Wed Jan 16, 2013, 06:40 PM
Jan 2013

He seems to think that the terms we use now are too simplistic and do not embrace the "spiritual but not religious" demographic.

I agree with him to some extent. I think most people have more in common than they do differences and their religious affiliation or lack of affiliation often has nothing to do with it.

 

Phillip McCleod

(1,837 posts)
7. i agree we have more in common than not.
Wed Jan 16, 2013, 08:56 PM
Jan 2013

seems worth noticing that 99% of everyone is being peaceful 99% of the time. its the outbursts of violence and anger that account for the remainder, still too many of those but the point is we are basically peaceful creatures. sedentary really.

Moonwalk

(2,322 posts)
8. Thanks for the Link--it's a very good article....
Wed Jan 16, 2013, 09:15 PM
Jan 2013

...and I think it's very right in that the internet has given secularism a power it never had before.
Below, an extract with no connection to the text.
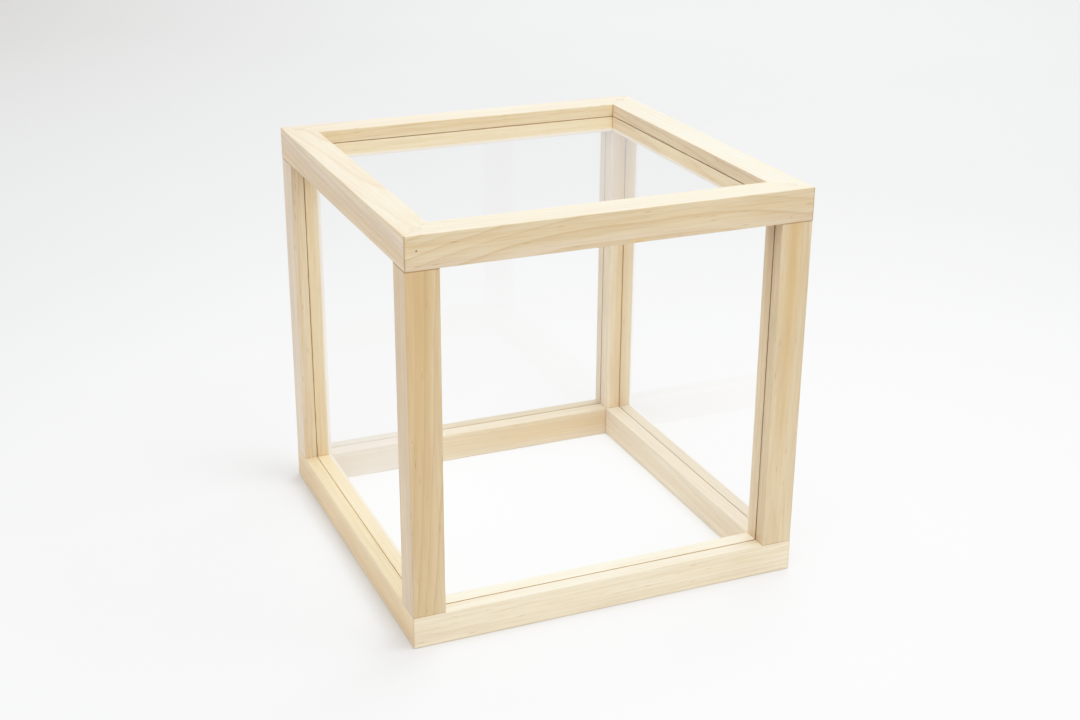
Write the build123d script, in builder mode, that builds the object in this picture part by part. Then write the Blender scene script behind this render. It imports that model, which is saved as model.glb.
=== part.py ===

Not twenty years ago organized religions still held most of the cards, churches, temples, etc. being the traditional and primary places where communities found social, psychological, cultural and world views; contradictory information, doubts or arguments either didn't enter into such places or were crushed. Now when someone has doubts or questions that were traditionally shut down, the internet offers them a way to explore them--and meet others who might have had the same thoughts.

However, I think the one thing that the article ignores is that the internet can and does do the opposite. It offers up new religious views and ideas that were also stifled by the dominance of established churches, giving them more equal footing to the institutionalized religions. That which validates feelings and intuition still holds, I think, more sway over people than facts. So, once again, the idea that the Internet could spell the "end of religion" is, I think, premature.

What I think is true is that the internet is undermining the power of old, established religions to dominate the conversation on topics of values, morals, who and what we are, our place in the universe, etc. It gives dissenting views, whatever those may be, equal footing with the powerhouses like never before. It will be interesting to see how this changes the religious landscape in the long run.

cbayer

(146,218 posts)
9. Agree with much of what you say.
Wed Jan 16, 2013, 09:18 PM
Jan 2013

As opposed to killing off religion, I think it will modify it, which is not necessarily a bad thing at all.

More options, more diversity, a fairer playing field.